John Bruce, Chief Information Security Officer at Quorum Cyber, presents this clearly: when IT and business goals are synchronized, organizations make smarter decisions, move faster, and gain stronger executive buy-in. That alignment turns cybersecurity and IT risk management into a business enabler, not a cost center.

The best way to structure this is with governance that aligns both sides. That means executive-backed risk committees, shared KPIs, and risk registers that link technical threats to business impact. Leaders should expect dashboards focused not just on IT metrics, but on how technology risks affect operations, reputation, and revenue streams. The focus is clarity, not complication.

Without this alignment, IT risks are typically undervalued until something breaks. When that happens, recovery becomes more difficult, and accountability turns into blame. But when IT risk is managed through a business lens, where every threat is evaluated based on its potential to disrupt strategic outcomes, it transforms into a competitive capability.

Leaders who want real-time visibility, faster decisions, and smarter investments need this bridge between IT and business. It’s not enough for CIOs to understand the business, CEOs, CFOs, and boards need to understand the risk landscape in language that drives leadership. When that happens, the entire enterprise becomes more agile, more secure, and more aligned with what actually drives long-term success.

In conclusion

Risk doesn’t slow down progress, mismanaged risk does. When CIOs treat risk as a strategic function, not a technical hurdle, the entire organization benefits.
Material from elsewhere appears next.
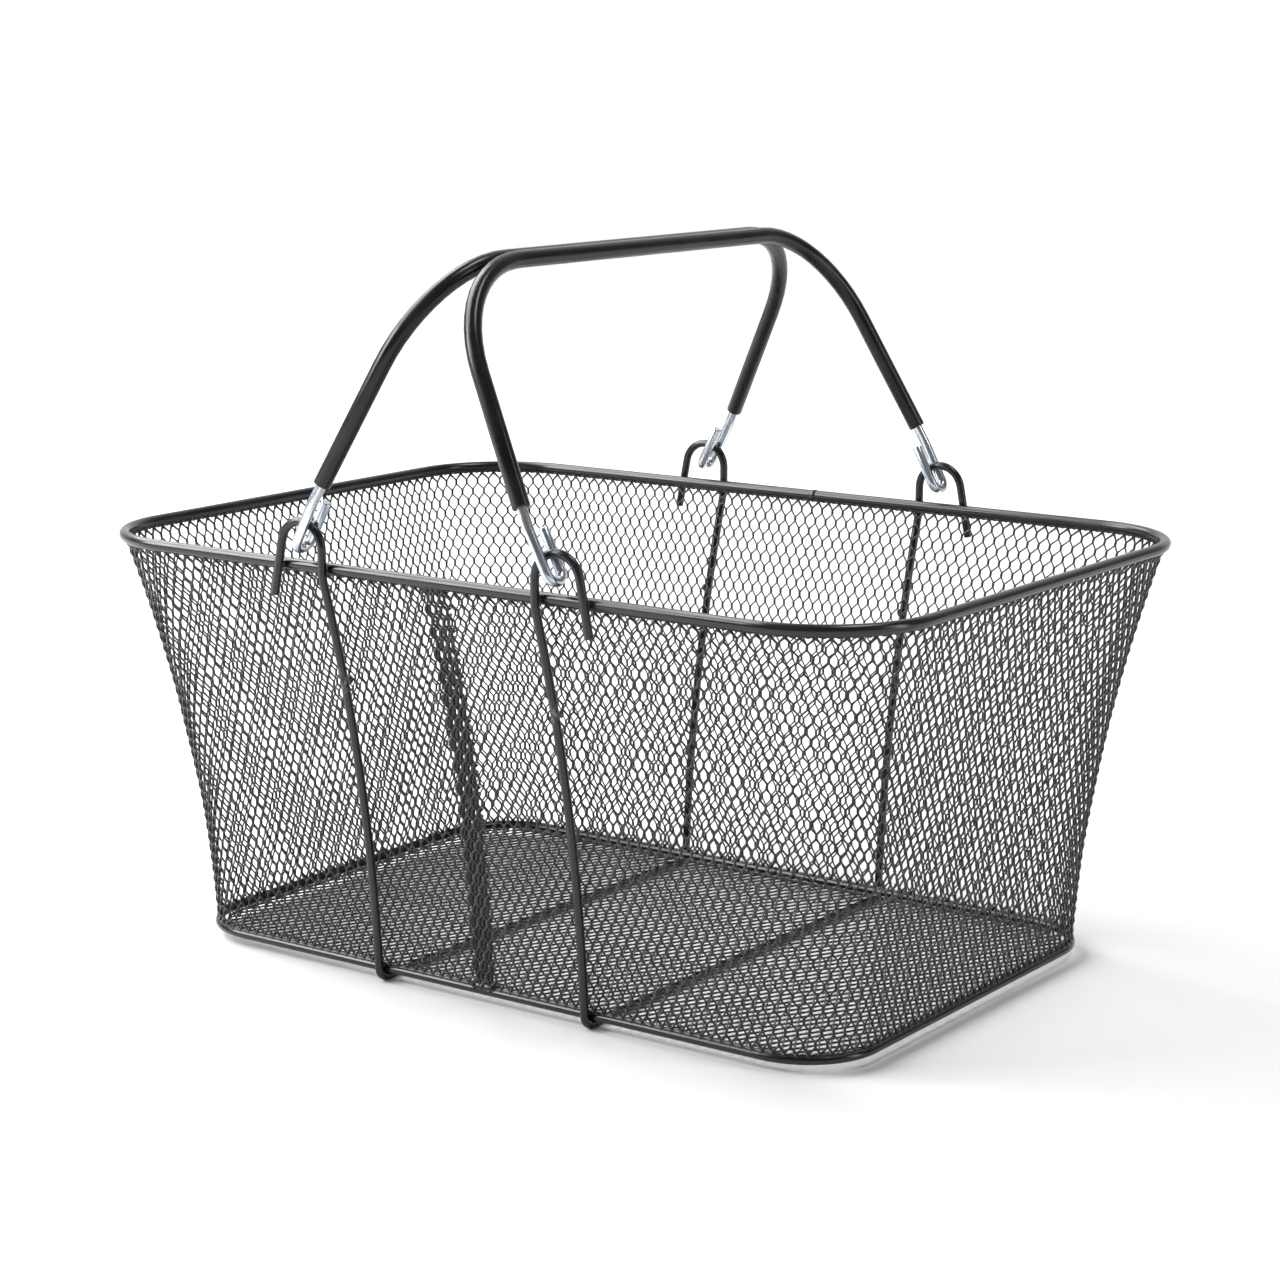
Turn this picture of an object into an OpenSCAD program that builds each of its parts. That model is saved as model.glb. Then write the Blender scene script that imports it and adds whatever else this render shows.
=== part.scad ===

The difference is in clarity, alignment, and execution.

Executives who demand real collaboration between IT, security, and business operations create stronger, faster, more adaptive companies. Risk becomes something you shape, deliberately, not something you chase after. That mindset is what separates reactive organizations from market leaders.

Embed resilience. Align with the mission. Execute decisively. The companies that do all three won’t just manage risk, they’ll use it to reinforce every move they make.